PROVIDED INFORMATION:
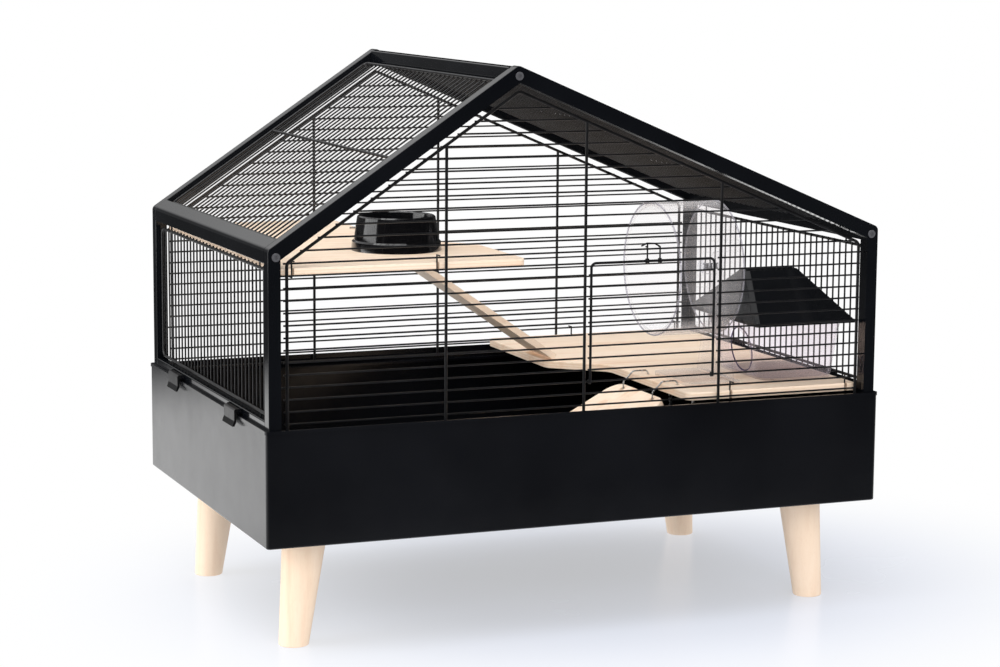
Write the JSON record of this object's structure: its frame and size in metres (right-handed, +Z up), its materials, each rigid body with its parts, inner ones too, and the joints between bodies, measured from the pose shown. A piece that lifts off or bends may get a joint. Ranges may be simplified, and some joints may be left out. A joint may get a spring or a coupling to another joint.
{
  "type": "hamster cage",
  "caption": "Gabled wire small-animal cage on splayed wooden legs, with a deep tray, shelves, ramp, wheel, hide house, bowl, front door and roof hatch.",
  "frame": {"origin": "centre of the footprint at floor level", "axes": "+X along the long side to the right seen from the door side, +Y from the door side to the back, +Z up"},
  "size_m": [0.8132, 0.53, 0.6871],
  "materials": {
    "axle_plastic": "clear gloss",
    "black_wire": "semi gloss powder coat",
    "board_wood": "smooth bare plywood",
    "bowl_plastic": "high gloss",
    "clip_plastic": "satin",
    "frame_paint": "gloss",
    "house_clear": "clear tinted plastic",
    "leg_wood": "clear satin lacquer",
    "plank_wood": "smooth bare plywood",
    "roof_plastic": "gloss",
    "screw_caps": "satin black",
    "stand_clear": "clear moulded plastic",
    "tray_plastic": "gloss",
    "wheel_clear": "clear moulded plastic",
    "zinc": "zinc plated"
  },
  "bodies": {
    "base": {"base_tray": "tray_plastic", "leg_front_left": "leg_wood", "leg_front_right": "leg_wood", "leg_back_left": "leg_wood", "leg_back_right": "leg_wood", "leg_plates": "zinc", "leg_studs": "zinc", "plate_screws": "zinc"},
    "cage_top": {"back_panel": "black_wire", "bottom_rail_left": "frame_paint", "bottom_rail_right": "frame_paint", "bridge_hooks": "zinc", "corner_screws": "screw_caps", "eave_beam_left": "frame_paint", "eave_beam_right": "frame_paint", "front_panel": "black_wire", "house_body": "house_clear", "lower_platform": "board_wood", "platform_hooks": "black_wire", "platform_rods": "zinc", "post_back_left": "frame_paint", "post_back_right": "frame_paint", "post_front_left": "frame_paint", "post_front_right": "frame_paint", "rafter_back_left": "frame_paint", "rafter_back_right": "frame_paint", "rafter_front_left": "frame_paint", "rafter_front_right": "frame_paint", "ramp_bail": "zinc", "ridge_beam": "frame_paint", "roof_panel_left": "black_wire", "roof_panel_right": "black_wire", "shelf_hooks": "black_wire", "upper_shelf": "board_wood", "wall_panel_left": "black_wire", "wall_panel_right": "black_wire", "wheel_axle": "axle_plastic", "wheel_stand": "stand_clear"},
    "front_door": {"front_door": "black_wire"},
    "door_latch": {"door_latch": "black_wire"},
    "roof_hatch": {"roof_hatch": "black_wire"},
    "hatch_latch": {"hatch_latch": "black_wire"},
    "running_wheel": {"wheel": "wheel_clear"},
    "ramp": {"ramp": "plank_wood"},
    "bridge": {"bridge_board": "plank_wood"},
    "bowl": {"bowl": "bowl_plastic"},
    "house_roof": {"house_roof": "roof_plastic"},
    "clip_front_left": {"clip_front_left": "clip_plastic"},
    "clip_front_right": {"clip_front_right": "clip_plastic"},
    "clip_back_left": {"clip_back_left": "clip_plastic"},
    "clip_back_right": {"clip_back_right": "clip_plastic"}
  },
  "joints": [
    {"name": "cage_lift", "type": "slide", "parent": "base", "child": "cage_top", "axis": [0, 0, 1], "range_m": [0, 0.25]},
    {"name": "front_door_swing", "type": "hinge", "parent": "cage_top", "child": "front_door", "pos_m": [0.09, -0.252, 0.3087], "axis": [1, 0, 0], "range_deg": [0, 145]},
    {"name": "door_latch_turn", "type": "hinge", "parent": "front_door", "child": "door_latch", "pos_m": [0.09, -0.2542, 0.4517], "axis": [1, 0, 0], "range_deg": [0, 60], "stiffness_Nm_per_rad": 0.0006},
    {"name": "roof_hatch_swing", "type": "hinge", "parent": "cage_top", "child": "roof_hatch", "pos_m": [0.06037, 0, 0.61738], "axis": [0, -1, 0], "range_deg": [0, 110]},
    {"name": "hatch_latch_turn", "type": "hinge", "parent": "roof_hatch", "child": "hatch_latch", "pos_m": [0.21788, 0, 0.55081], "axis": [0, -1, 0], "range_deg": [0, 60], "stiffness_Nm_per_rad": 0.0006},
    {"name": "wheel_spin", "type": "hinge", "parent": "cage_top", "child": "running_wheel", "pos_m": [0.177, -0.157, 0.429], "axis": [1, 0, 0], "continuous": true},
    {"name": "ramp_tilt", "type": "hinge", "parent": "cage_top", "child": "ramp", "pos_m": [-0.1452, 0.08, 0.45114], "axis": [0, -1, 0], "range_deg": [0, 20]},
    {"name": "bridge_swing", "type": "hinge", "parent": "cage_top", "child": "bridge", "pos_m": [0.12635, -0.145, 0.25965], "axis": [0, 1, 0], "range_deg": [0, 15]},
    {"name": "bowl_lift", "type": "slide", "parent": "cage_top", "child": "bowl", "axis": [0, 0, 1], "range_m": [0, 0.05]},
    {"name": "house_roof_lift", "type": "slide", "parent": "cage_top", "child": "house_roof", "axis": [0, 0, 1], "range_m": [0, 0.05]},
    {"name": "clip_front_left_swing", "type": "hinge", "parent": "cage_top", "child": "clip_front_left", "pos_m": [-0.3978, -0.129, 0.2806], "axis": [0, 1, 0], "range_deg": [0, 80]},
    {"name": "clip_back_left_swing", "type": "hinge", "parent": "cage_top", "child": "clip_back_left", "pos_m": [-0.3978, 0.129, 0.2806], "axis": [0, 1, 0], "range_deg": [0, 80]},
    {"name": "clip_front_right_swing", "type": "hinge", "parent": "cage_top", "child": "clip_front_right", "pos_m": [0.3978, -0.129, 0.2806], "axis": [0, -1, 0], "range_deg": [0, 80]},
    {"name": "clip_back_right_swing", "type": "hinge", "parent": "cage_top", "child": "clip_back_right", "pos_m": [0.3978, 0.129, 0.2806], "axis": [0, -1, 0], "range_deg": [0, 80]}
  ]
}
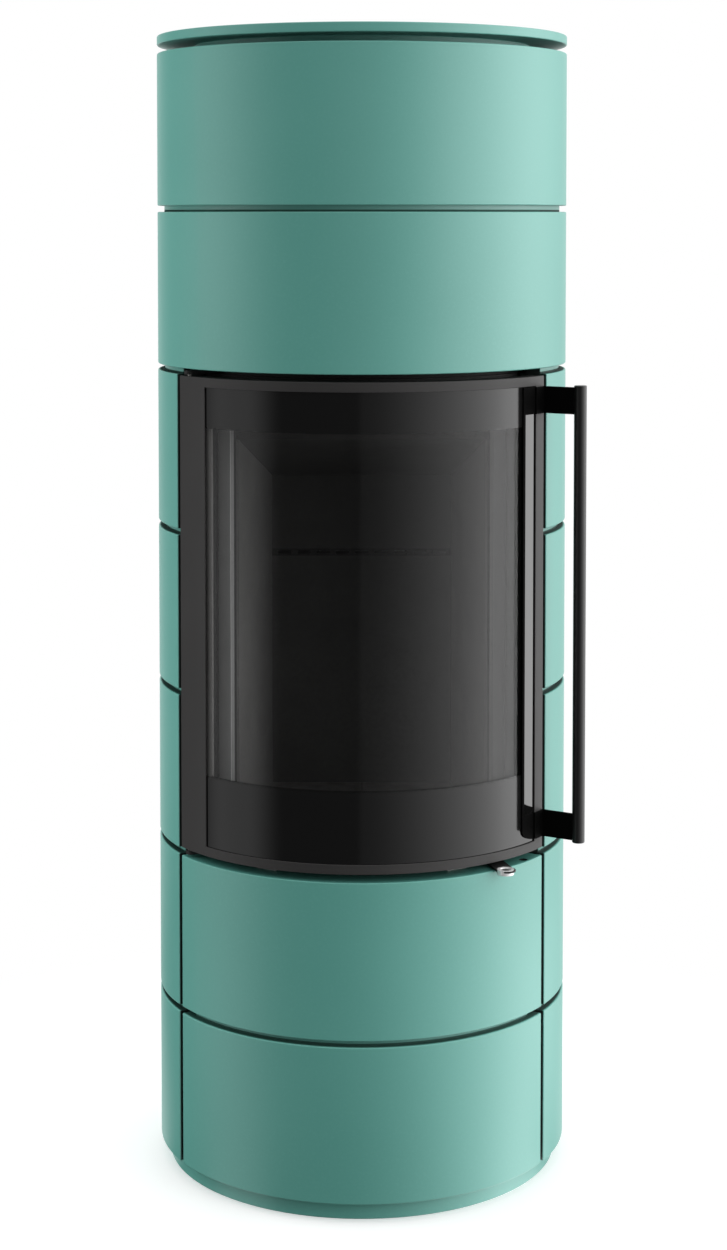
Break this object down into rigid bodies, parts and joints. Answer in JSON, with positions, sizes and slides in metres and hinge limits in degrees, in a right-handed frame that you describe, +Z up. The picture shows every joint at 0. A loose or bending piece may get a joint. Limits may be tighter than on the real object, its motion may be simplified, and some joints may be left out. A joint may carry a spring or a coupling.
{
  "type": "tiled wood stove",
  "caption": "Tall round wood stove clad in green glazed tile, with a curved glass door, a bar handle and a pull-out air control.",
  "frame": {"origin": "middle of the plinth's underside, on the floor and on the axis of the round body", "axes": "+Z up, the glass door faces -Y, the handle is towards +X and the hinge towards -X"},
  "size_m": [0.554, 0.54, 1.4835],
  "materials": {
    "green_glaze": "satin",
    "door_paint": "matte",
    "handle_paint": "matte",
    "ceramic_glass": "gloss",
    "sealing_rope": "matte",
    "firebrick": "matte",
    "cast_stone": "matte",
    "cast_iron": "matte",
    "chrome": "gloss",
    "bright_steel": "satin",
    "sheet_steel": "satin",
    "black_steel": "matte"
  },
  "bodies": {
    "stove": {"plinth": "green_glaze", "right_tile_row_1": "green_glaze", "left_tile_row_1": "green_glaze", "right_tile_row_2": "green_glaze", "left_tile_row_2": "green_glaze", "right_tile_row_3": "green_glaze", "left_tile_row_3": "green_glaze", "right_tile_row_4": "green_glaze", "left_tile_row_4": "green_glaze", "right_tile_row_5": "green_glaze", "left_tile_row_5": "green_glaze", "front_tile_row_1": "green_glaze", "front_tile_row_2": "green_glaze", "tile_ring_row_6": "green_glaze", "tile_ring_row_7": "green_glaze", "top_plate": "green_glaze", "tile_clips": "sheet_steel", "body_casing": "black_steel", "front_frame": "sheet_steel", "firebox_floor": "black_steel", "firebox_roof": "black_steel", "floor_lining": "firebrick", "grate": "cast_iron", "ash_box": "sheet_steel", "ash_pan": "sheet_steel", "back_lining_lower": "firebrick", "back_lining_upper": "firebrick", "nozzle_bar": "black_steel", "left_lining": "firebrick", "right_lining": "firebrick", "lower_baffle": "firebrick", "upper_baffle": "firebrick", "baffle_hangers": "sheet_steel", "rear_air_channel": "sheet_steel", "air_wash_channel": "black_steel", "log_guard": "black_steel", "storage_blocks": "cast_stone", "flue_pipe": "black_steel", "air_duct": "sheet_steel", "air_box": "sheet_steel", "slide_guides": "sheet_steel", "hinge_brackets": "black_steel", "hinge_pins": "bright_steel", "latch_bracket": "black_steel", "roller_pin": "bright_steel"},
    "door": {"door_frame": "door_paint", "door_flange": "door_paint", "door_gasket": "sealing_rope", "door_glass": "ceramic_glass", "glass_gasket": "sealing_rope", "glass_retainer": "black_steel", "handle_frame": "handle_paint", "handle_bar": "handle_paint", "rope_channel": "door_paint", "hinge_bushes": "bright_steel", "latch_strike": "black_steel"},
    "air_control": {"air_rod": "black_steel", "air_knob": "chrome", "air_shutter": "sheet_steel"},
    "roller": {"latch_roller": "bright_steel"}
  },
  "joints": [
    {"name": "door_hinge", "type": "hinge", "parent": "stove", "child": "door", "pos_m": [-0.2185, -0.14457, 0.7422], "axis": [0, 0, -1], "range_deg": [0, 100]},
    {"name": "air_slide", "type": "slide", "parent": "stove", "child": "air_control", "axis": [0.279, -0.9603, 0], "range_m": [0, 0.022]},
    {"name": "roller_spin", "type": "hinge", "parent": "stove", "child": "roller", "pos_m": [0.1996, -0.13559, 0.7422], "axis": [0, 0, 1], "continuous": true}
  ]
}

EXERCISE TASK:
Copy each line of the records that contains the word "parts".

TASK RESPONSE:
Write the JSON record of this object's structure: its frame and size in metres (right-handed, +Z up), its materials, each rigid body with its parts, inner ones too, and the joints between bodies, measured from the pose shown. A piece that lifts off or bends may get a joint. Ranges may be simplified, and some joints may be left out. A joint may get a spring or a coupling to another joint.
Break this object down into rigid bodies, parts and joints. Answer in JSON, with positions, sizes and slides in metres and hinge limits in degrees, in a right-handed frame that you describe, +Z up. The picture shows every joint at 0. A loose or bending piece may get a joint. Limits may be tighter than on the real object, its motion may be simplified, and some joints may be left out. A joint may carry a spring or a coupling.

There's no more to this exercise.